Türkiye aslında Astana sürecinde en açık şekilde rejimi himaye eden Rusya ve İran’a Suriye’yi zapt ederek muhalefetle daha siyasi bir çözüm noktasına getirmekte anlaştı. Yaşanan onca katliam ve savaş karşısında Suriye’de muhalefetin artık tartışılamayacak bir hak olduğu ve rejime isyan edenlerin terörist sayılamayacağı noktasında da uzlaşıldı. Rejimin zulmü ve gaddarlığı açık bir gerçek olduğuna göre ona isyan da bir haktır ve bu hakkı kullanıyor olmaktan dolayı kimse suçlanamaz. Bilakis ilk etapta suçlanması gereken devlet imkanlarını kendi savunmasız vatandaşlarına karşı bir kıyım aygıtı olarak kullanan rejimdir.
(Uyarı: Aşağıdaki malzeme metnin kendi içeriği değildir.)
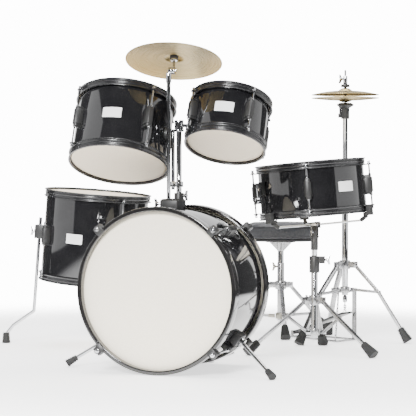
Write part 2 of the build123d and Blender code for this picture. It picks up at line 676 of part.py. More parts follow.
def hihat_nodes():
    tube = ring(9.5, 7.55, 140, 428)
    stand = [tube] + rigid_tripod(hihat_tripod, hihat_leg_turns, 9.5) + height_clamp(9.5, 412, 444, 20)
    half = pedal_frame_half
    heel_plate = brick((pedal_length - 12, -30, 0), (pedal_length + 14, 30, 4))
    rails = [rod((0, sign * half, 3), (pedal_length + 2, sign * half * 0.6, 3), 3) for sign in (-1, 1)]
    cross = brick((-8, -half - 4, 0), (8, half + 4, 4))
    uprights = brick((-7, -half - 3, 3), (7, -half + 2, 160)) + brick((-6, -half, 148), (6, -14.6, 153))
    wire = rod((0, half, 3), (0, half - 14, 150), 2.6) + rod((0, half - 14, 150), (0, 14.6, 150), 2.6)
    frame = heel_plate + rails[0] + rails[1] + cross + uprights + wire
    ears = brick((pedal_length - 4, -30, 3), (pedal_length + 4, -26, 22)) + brick((pedal_length - 4, 26, 3),
                                                                                  (pedal_length + 4, 30, 22))
    ears += rod((pedal_length, -30, hat_heel_height), (pedal_length, 30, hat_heel_height), 2.5)
    frame = frame + ears
    stand += turned(frame, [hihat_pedal_turn])
    rise = hat_toe_height - hat_heel_height
    board_length = sqrt(rise ** 2 + pedal_length ** 2) + 8
    slope = degrees(atan2(rise, pedal_length))
    board = Pos(pedal_length, 0, hat_heel_height) * Rot(0, slope, 0) * brick((-board_length, -24, -3),
                                                                             (0, 24, 3))
    board += rod((pedal_length, -25, hat_heel_height), (pedal_length, 25, hat_heel_height), 6)
    board = board - rod((pedal_length, -40, hat_heel_height), (pedal_length, 40, hat_heel_height), 2.55)
    upper_tube = ring(7.5, 3.6, 262, 706)
    housing = ring(12.5, 3.6, 672, 712)
    cup = lathe([(3.6, 704), (13, 704), (25, 712), (25, 717), (3.6, 717)])
    knob = rod((-16, 0, 688), (-16, 0, 712), 3) + rod((-16, 0, 676), (-16, 0, 688),
                                                      6) + brick((-19, -4, 704), (-8, 4, 713))
    cup_felt = ring(20, 4.2, 717.2, 717.2 + 3)
    pull = rod((0, 0, 126), (0, 0, 819), 3)
    end_cap = rod((0, 0, 118), (0, 0, 139), 7)
    chain = rod((0, 0, hat_toe_height + 5), (0, 0, 120), 3.4)
    top_edge = hat_lower_edge + hat_gap
    clutch = ring(6.5, 3.05, top_edge + 31, top_edge + 56)
    clutch_screw = facing((0, 0, top_edge + 47), 200) * Pos(6.5, 0, 0) * wing_screw(6)
    hat_sleeve = ring(4.1, 3.05, top_edge + 12, top_edge + 31)
    hat_sleeve += ring(13, 3.05, top_edge + 22.6, top_edge + 30.6) + ring(8, 3.05, top_edge + 11.5,
                                                                          top_edge + 18)
    top_hat = Pos(0, 0, top_edge) * cymbal(hat_radius, 21, 9, 11, 1.1, 4.5)
    low_hat = Pos(0, 0, hat_lower_edge + 1.1) * Rot(180, 0, 0) * cymbal(hat_radius, 21, 6.5, 6, 1.1, 4.5)
    return dict(
        hihat_stand_base=at_place(hihat_at, stand),
        hihat_upper_tube=at_place(hihat_at, [upper_tube + housing + cup + knob, cup_felt]),
        hihat_pull_rod=at_place(hihat_at, [pull + end_cap + chain]),
        hihat_clutch=at_place(hihat_at, [clutch, clutch_screw, hat_sleeve]),
        hihat_top_cymbal=at_place(hihat_at, top_hat),
        hihat_bottom_cymbal=at_place(hihat_at, low_hat),
        hihat_pedal_board=at_place(hihat_at, turned(board, [hihat_pedal_turn])),
    )


# ---- throne ----

def throne_nodes():
    tube = ring(11, 9.55, 44, 226)
    screw = facing((-10.8, 0, 214), 195) * wing_screw(9)
    base = [tube, screw] + rigid_tripod(throne_tripod, throne_leg_turns, 11)
    post = rod((0, 0, 90), (0, 0, 284.5), 9.5)
    plate = drum_disc(46, 291, 295)
    gusset_outline = Wire.make_polygon([Vector(8, 0, 266), Vector(12, 0, 266), Vector(37, 0, 292),
                                        Vector(8, 0, 292)], close=True)
    gusset = extrude(Face(gusset_outline), amount=1.5, dir=(0, 1, 0), both=True)
    sleeve = rod((0, 0, 264), (0, 0, 292), 11.5)
    bracket = sleeve + turned(gusset, (20, 110, 200, 290)) + plate
    bracket = bracket - rod((0, 0, 200), (0, 0, 285), 9.55)
    board = drum_disc(seat_radius - 6, 295.4, 303)
    cushion = fillet(drum_disc(seat_radius, 303, seat_top).edges(), 9)
    cushion += drum_disc(seat_radius - 2, seat_bottom, 306) - drum_disc(seat_radius - 5.9, 290, 303)
    return dict(throne_base=at_place(throne_at, base), throne_post=at_place(throne_at, post),
                throne_seat=at_place(throne_at, [bracket, board, cushion]))


# ---- bass pedal ----

def bass_pedal_nodes():
    heel_y, heel_z = bass_pedal_heel[1], bass_pedal_heel[2]
    axle_y, axle_z = beater_axle[1], beater_axle[2]
    frame = brick((-36, 300, 0), (36, heel_y + 22, 4))
    frame += brick((-24, 296, 0), (24, 308, 20)) + brick((-16, 279, 13), (16, 300, 18))
    for sign in (-1, 1):
        frame += brick((sign * 44 - 4, axle_y - 9, 0), (sign * 44 + 4, axle_y + 9, axle_z + 10))
        frame += brick((sign * 40 - 8, axle_y - 9, 0), (sign * 40 + 8, axle_y + 9, 6))
        frame += brick((sign * 30 - 2, heel_y - 6, 3), (sign * 30 + 2, heel_y + 6, heel_z + 7))
    frame += rod((-30, heel_y, heel_z), (30, heel_y, heel_z), 2.5)
    frame = frame - rod((-60, axle_y, axle_z), (60, axle_y, axle_z), 4.05)
    spring = rod((56, axle_y, 22), (56, axle_y, 110), 6)
    hook = brick((46, axle_y - 4, 18), (60, axle_y + 4, 22))
    slope = degrees(atan2(bass_pedal_toe[2] - heel_z, heel_y - bass_pedal_toe[1]))
    reach = sqrt((heel_y - bass_pedal_toe[1]) ** 2 + (bass_pedal_toe[2] - heel_z) ** 2)
    board = Pos(0, heel_y, heel_z) * Rot(-slope, 0, 0) * brick((-27, -reach, -3), (27, 0, 3))
    board += rod((-27, heel_y, heel_z), (27, heel_y, heel_z), 6)
    board = board - rod((-40, heel_y, heel_z), (40, heel_y, heel_z), 2.55)
    chain = rod((0, axle_y + 26, bass_pedal_toe[2]), (0, axle_y + 20, axle_z - 24), 3)
    tilt = radians(beater_rest_lean)
    end = Vector(0, axle_y + beater_length * sin(tilt), axle_z + beater_length * cos(tilt))
    shaft = rod((-52, axle_y, axle_z), (52, axle_y, axle_z), 4)
    shaft += rod((-9, axle_y, axle_z), (9, axle_y, axle_z), cam_radius)
    shaft += rod((0, axle_y, axle_z), end, 3)
    ahead = Vector(0, -cos(tilt), sin(tilt))
    felt = rod(end - ahead * 20, end + ahead * 18, 21)
    felt = felt - shaft
    return dict(bass_pedal_frame=[frame + hook, spring], bass_pedal_board=[board + chain],
                bass_pedal_beater=[shaft, felt])


# ---- assemble, centre and write ----

def all_nodes():
    nodes = {}
    for part in (bass_nodes(), bracket_nodes(), tom_nodes(), holder_nodes(), crash_nodes(),
                 floor_tom_nodes(),
                 snare_drum_nodes(), snare_stand_nodes(), hihat_nodes(), throne_nodes(), bass_pedal_nodes()):
        nodes.update(part)
    for side in spurs:
        nodes[f"bass_spur_{side}"] = spur_piece(side)
    return nodes


def centre_shift(nodes):
    # brings the middle of the kit's footprint to the origin
    boxes = [Compound(children=as_solids([shapes])).bounding_box() for shapes in nodes.values()]
    low_x = min(box.min.X for box in boxes)
    high_x = max(box.max.X for box in boxes)
    low_y = min(box.min.Y for box in boxes)
    high_y = max(box.max.Y for box in boxes)
    return Vector(-(low_x + high_x) / 2, -(low_y + high_y) / 2, 0)


nodes = all_nodes()
shift = centre_shift(nodes)

if __name__ == "__main__":
    os.makedirs("parts", exist_ok=True)
    for name, shapes in nodes.items():
        moved = [Pos(*shift) * solid for solid in as_solids([shapes])]
        export_step(Compound(children=moved), f"parts/{name}.step")
    print(len(nodes), "nodes, shift", round(shift.X, 3), round(shift.Y, 3))
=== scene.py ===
import json
from math import atan2, cos, pi, radians, sin, sqrt, tau

import bmesh
import bpy
from mathutils import Matrix, Vector


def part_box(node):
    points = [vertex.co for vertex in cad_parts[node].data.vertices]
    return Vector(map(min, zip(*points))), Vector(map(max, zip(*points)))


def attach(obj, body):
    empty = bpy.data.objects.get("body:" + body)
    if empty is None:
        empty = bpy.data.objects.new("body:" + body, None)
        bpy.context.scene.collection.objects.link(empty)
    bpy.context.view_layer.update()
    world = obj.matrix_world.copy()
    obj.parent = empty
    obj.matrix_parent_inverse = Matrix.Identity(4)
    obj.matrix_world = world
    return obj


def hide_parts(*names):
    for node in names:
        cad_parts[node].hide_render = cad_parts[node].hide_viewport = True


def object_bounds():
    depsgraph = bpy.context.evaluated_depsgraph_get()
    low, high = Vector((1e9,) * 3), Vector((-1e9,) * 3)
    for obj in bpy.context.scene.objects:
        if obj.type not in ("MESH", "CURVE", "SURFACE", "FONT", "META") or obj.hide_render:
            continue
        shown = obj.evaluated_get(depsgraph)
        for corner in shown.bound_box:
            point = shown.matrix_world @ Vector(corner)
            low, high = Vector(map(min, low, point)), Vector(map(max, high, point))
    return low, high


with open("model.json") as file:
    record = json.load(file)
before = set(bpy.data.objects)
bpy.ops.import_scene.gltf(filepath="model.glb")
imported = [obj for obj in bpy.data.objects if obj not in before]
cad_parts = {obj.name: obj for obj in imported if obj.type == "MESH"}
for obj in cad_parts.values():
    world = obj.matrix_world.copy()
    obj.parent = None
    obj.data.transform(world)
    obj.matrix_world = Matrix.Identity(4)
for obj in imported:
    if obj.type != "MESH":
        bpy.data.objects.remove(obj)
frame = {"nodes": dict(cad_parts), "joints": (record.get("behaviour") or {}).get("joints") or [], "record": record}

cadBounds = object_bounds()
print("frame loaded", len(frame["nodes"]), "nodes")


# shader groups: each gives masks, tones, values or normals only

def newGroup(name, inputs, outputs):
    group = bpy.data.node_groups.new(name, "ShaderNodeTree")
    for label, value in inputs.items():
        group.interface.new_socket(label, in_out="INPUT", socket_type="NodeSocketFloat").default_value = value
    for label in outputs:
        group.interface.new_socket(label, in_out="OUTPUT", socket_type="NodeSocketFloat")
    return group, group.nodes.new("NodeGroupInput"), group.nodes.new("NodeGroupOutput")


def addNode(tree, kind, **settings):
    node = tree.nodes.new(kind)
    for key, value in settings.items():
        if key in node.inputs:
            node.inputs[key].default_value = value
        else:
            setattr(node, key, value)
    return node


def join(tree, source, target):
    tree.links.new(source, target)


def mathNode(tree, operation, first, second=None):
    node = addNode(tree, "ShaderNodeMath", operation=operation)
    for socket, value in zip(node.inputs, (first, second)):
        if isinstance(value, (int, float)):
            socket.default_value = value
        elif value is not None:
            join(tree, value, socket)
    return node.outputs[0]


def spread(tree, value, low, high):
    # maps 0..1 onto low..high, where both may be sockets
    node = addNode(tree, "ShaderNodeMapRange")
    join(tree, value, node.inputs["Value"])
    for key, limit in (("To Min", low), ("To Max", high)):
        if isinstance(limit, (int, float)):
            node.inputs[key].default_value = limit
        else:
            join(tree, limit, node.inputs[key])
    return node.outputs[0]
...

Zaten bir ülkeden bu kadar kitlesel bir göç varsa, göç edenler o rejimin meşruiyetini de haklılığını da beraberlerinde alır götürürler. Bugün Suriye dışındaki en az 8 milyon Suriyeli ülkelerinde bir devletin değil, katil, terörist bir yapının olduğuna şahitlik ediyorlar.
Rusya ve rejim İdlib’deki saldırılarını terörist faaliyetlerin olduğu bahanesine sarılarak yapıyorlardı ama bu arada okullar, hastaneler, fırınlar havadan bombalanıyor ve siviller ölüyordu. Bu saldırılar yüzünden en az bir milyon insan bu bölgeden Türkiye sınırına göç etmek zorunda kalıyor. Gidişat böyle devam ettiğinde İdlib de Suriye’nin diğer bölgeleri gibi tamamen insansızlaştırılarak ele geçirilmiş olacak, ama buradan süpürülen insanlar Türkiye’nin sorumluluğuna yüklenmiş olacak.
Terörle mücadelenin bir sivil halkın tamamına karşı bir soykırıma dönüştürülmesi başlıbaşına bir insanlık suçu, Türkiye ile anlaşmaların ihlal edilmiş olması ise ayrı bir suç.
Öyle anlaşılıyor ki, Rusya için insan yoktur, basitçe nefes alan makinalar vardır. Bir bölgede hakimiyet sağlamak için insanların ölmesi, göç etmesi, bunlardan kaynaklanan korkunç dramların hiçbir önemi yoktur. O ürkütücü soğukkanlılığın insanlık için ne kadar tehlikeli bir hal aldığı görülüyor. Kontrolü sağlamak için fazla zamanı ve uğraşacak hali yok. Karşısında binlerce insanın ortasında gizlenmiş bir muhalif varsa onu yok etmek için gerekirse o binlerce kişiyi de yok edebilir. Suriye’de kontrolü sağlamak için kaç yüz bin insan öldürmek gerekirse onu yapmaya azmetmiş.
Ancak kendi ölçülerine göre terörist dedikleri muhalifleriyle mücadele etmek için başvurdukları insanlık dışı uygulamaların faturasını sivil halk ve Türkiye ödüyor. Kendileri hiçbir bedel ödemiyor.
Türkiye’nin sınırlarına dayanmış olan bir milyon sivil, çoluk çocuk insanın görüntüleri ortada bir terörle mücadelenin değil, vahşi bir soykırımın olduğunun delilidir.
Türkiye buna daha fazla seyirci kalamazdı. Kalmayacak da. Süre çalışmaya başladı.